Within an investment bank, a division in charge of Leveraged Finance is responsible for services related to a client’s leveraged buyouts. These services typically include structuring, managing, and advising on debt financing for acquisitions.
For example, if a private equity firm is exploring various financing options in its efforts to acquire another company, the Leveraged Finance division would present different types of debt the client firm might raise (bank debt, high-yield debt, syndicated loans, etc.). It would subsequently help the client firm determine the best option based on their capital structure and operations.
Once the firm has raised the debt, the Leveraged Finance department markets the offering(s) to debt investors, helping the firm raise the capital needed for their acquisition.
To learn more, explore CFI’s Interactive Career Map.
What do leveraged finance analysts do?
The job of a Leveraged Finance Analyst is largely divided between analyzing credit and risk, structuring debt, and communicating with clients.
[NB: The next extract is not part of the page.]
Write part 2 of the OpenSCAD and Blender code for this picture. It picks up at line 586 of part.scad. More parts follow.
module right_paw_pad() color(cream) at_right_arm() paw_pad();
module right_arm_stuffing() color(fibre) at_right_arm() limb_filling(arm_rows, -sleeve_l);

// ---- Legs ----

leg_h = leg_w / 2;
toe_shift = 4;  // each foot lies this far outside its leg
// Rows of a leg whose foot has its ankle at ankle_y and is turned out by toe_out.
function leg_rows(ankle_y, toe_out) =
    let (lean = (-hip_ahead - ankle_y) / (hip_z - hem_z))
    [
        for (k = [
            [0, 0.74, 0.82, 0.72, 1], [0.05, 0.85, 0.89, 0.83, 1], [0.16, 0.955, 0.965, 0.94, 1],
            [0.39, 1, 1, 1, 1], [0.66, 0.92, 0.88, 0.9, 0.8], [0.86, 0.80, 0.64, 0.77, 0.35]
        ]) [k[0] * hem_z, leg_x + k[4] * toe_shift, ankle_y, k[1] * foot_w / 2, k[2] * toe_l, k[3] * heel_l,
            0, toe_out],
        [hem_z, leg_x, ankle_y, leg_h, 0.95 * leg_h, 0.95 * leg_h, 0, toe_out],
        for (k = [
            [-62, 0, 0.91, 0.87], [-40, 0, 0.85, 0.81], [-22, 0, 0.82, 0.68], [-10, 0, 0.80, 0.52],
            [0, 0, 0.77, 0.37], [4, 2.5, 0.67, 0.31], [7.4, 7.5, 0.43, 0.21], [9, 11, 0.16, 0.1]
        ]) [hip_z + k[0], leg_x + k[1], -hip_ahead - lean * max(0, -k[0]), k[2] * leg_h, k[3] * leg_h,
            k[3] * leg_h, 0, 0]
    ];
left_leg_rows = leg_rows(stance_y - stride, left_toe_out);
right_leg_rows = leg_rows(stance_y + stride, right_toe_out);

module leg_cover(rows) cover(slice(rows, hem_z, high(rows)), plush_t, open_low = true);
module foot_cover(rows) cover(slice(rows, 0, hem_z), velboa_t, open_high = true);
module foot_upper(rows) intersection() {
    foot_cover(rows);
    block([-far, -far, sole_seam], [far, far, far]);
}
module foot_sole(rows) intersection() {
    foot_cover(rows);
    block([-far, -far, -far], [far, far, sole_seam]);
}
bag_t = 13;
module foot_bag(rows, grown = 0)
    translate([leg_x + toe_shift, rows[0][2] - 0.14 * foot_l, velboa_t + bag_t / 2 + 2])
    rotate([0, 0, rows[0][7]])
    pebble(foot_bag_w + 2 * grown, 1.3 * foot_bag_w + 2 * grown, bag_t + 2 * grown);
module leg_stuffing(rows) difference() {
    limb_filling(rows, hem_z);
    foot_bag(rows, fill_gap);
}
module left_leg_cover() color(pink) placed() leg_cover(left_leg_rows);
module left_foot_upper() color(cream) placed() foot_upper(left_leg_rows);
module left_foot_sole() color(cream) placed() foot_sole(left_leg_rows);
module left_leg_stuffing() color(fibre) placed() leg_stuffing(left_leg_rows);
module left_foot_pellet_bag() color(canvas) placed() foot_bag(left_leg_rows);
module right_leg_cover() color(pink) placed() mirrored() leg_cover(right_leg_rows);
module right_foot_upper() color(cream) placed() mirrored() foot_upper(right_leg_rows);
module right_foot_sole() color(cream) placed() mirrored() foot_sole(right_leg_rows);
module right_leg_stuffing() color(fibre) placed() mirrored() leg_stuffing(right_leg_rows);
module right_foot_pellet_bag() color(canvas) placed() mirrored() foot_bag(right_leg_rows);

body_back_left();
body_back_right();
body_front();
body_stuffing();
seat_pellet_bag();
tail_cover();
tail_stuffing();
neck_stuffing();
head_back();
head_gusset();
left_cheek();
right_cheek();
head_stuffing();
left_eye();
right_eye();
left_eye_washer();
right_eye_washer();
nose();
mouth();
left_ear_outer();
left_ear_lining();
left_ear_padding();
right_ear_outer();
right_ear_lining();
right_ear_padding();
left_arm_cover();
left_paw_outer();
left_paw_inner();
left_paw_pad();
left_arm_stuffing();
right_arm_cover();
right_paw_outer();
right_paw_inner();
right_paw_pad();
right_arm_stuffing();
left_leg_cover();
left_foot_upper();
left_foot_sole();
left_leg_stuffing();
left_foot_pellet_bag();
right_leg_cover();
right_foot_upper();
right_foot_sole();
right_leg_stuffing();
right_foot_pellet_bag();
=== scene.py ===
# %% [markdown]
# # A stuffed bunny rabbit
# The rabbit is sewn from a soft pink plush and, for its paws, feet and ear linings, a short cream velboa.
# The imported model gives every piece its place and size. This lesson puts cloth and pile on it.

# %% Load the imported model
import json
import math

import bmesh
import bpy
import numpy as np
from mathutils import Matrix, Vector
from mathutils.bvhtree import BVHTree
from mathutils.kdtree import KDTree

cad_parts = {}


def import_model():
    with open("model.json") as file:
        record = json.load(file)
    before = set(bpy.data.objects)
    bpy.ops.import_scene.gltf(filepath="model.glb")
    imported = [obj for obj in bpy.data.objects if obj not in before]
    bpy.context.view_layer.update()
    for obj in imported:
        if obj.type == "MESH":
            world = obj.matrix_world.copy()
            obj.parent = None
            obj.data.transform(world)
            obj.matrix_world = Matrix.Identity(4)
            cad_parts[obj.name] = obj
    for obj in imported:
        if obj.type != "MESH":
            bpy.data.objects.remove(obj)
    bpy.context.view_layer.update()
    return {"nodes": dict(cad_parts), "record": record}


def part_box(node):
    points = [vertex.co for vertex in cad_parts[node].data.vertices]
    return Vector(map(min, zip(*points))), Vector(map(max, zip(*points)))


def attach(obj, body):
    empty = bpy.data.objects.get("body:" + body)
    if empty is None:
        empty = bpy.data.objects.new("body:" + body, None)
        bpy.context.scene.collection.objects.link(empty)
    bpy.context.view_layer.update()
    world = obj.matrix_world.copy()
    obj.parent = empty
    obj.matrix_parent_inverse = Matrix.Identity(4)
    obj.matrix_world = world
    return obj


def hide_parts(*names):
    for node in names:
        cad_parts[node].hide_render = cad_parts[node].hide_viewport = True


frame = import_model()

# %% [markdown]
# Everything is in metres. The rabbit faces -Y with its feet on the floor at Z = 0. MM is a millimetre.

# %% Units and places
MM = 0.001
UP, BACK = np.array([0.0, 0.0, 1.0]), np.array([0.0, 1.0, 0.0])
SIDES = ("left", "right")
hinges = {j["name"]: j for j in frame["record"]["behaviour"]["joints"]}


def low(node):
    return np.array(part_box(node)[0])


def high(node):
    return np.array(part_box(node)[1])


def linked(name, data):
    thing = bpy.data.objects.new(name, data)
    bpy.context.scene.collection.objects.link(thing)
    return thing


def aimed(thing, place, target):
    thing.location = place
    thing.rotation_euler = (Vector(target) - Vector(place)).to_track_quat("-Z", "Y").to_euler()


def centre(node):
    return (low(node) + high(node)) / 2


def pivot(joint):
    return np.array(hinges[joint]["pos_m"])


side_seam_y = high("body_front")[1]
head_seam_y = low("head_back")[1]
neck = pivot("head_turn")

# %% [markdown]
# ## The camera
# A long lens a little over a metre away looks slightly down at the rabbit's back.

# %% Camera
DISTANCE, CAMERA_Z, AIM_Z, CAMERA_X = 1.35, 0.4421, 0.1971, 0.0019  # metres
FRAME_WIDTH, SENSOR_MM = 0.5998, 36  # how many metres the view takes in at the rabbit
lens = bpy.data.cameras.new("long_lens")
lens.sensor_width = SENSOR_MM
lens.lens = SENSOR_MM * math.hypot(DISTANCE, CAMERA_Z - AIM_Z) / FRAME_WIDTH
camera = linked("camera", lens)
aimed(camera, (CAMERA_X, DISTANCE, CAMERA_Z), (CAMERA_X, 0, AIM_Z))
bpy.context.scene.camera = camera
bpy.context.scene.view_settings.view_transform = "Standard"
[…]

Analysts are responsible for examining the credit profile of their clients and debt investors, analyzing the potential returns to their sponsors, as well as utilizing Excel models to determine the optimal capital structure, based on their client’s financial projections.
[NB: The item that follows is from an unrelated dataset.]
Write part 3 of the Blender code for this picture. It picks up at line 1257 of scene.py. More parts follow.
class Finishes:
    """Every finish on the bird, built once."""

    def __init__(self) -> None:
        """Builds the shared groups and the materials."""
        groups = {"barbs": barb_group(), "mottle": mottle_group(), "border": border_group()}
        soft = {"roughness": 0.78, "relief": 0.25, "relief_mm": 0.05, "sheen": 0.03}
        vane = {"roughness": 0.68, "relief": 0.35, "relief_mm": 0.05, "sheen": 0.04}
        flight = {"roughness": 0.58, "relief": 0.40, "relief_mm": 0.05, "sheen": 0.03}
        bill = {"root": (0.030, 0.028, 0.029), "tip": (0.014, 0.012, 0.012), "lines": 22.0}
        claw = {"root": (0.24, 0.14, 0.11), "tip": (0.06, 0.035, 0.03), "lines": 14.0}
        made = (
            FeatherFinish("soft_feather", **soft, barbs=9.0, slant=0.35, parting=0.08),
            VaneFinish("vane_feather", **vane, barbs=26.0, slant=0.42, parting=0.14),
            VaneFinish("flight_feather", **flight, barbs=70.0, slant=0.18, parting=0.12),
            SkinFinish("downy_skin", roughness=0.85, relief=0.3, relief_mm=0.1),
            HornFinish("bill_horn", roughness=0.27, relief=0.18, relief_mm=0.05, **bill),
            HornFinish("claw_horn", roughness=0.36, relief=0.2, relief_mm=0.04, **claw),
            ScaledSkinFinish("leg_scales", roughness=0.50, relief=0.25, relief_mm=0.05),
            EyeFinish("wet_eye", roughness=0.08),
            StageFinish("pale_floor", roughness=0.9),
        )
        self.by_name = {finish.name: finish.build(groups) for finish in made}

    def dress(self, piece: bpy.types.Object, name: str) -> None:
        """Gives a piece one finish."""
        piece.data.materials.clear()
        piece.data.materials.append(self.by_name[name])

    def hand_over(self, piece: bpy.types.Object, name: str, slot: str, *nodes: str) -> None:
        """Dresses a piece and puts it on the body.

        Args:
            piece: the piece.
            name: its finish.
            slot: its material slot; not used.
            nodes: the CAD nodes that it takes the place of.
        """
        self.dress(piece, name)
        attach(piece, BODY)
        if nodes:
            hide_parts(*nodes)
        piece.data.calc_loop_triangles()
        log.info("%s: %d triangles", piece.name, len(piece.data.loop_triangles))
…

There are many areas of expertise employed within Leveraged Finance divisions, namely deal originating, capital market research, asset/portfolio management, and the sales and trading of debt instruments. As Leveraged Finance divisions typically deal with less-established firms, this offers a variety of opportunities to connect and collaborate with private equity firms, which can be attractive to people who have interests and ambition in private equity.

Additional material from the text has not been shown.